Build-in an OTA antenna into all of your products w/ slick interfaces and watch them all come crawling back.

Millennials are surprisnigly tolerant of commercials if it is free. It would create an impact.

Watch the oscars, local Sunday football, etc...

If they can legally bake in a DVR into the system= game over.
That didn't work out well for Aereo. Tablo is trying something similar. This isn't a new idea. Tablo is actually pretty cool
 
But they will be "channels" I want to watch, instead of three channels I want, and 80 that I don't.

Imagine if you went to the grocery store and they told you that they had already picked out a nice cart of food for you. It includes a ribeye steak, some chicken, some ice cream, some fresh produce, a bottle of wine, and 37 spices you have no use for. You can't take out the spices. You must buy the whole cart or you get nothing. Sure, you can add a box of mac and cheese and some peanuts and chips for an additional charge. But you can't take anything out of the basket that was already in there, because it's so great, and they know you'll want it. Besides, it only causes the basket to cost $50 more, so the entire cart costs $100, instead of the $50 you would have paid for the steak, chicken, produce, ice cream and wine.

That's exactly what pay television does to you now.

Me, I'll take a la carte all day long. You keep the extra spices, and I'll keep my $50. If I ever want the spices I'll come looking for the ones I use.

And thats great if you only want a few channels. I would like a few more than that. I would imagine buying the channels a la carte is going to be more expensive than the current model - otherwise the cable providors have no incentive to offer it to begin with.

Once I take TV out of my bundle and pay for only internet that $30-$40 a la carte is going to match my current bundle cost that has way more channels
 
I agree, but I don't think the fight is over just yet.

Even the package Apple hinted at is of no interest to me. OTA, YouTube, and twit.tv give me all the entertainment I need and do it for free. If the media companies don't want me in their audience, I'm good with that.

People are bailing the cable/satellite game because content is useless on almost all channels. Pick-n-choose entertainment like Netflix has begun to rule. The dinosaur media, corrupt with useless content supported by package schemes, is going to have to rot off a few limbs before it limps into the bandwagon of the future.

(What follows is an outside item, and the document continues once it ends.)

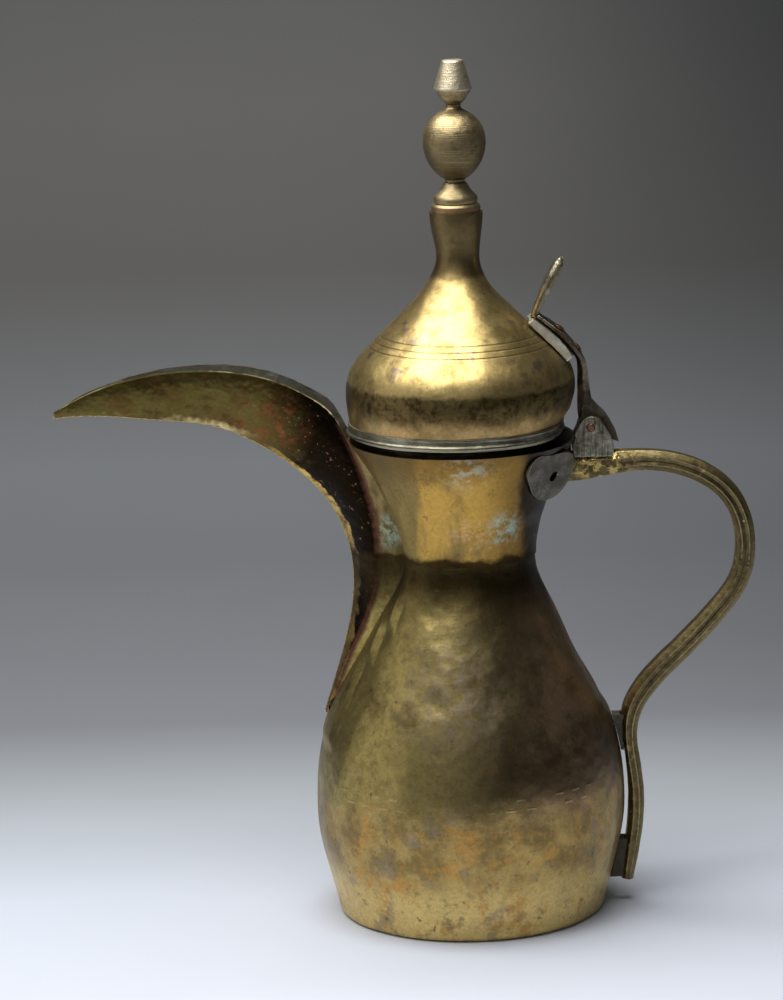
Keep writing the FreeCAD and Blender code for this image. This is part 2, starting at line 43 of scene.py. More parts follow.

The more original programming that is on places like HBO Now, Netflix, Amazon, Youtube, and heck even Vimeo, the more cable subscribers will disappear. What may be the death knell for cable is if one of these can step up and challenge the networks when sports broadcasting rights are next negotiated.
 
The simple solution that we'll never get is a la carte programming. No one wants to overpay for a bundle of useless channels they never watch, but TV companies know their bottom like will shrink considerably if they lose those useless channels. In the mean time, everyone loses.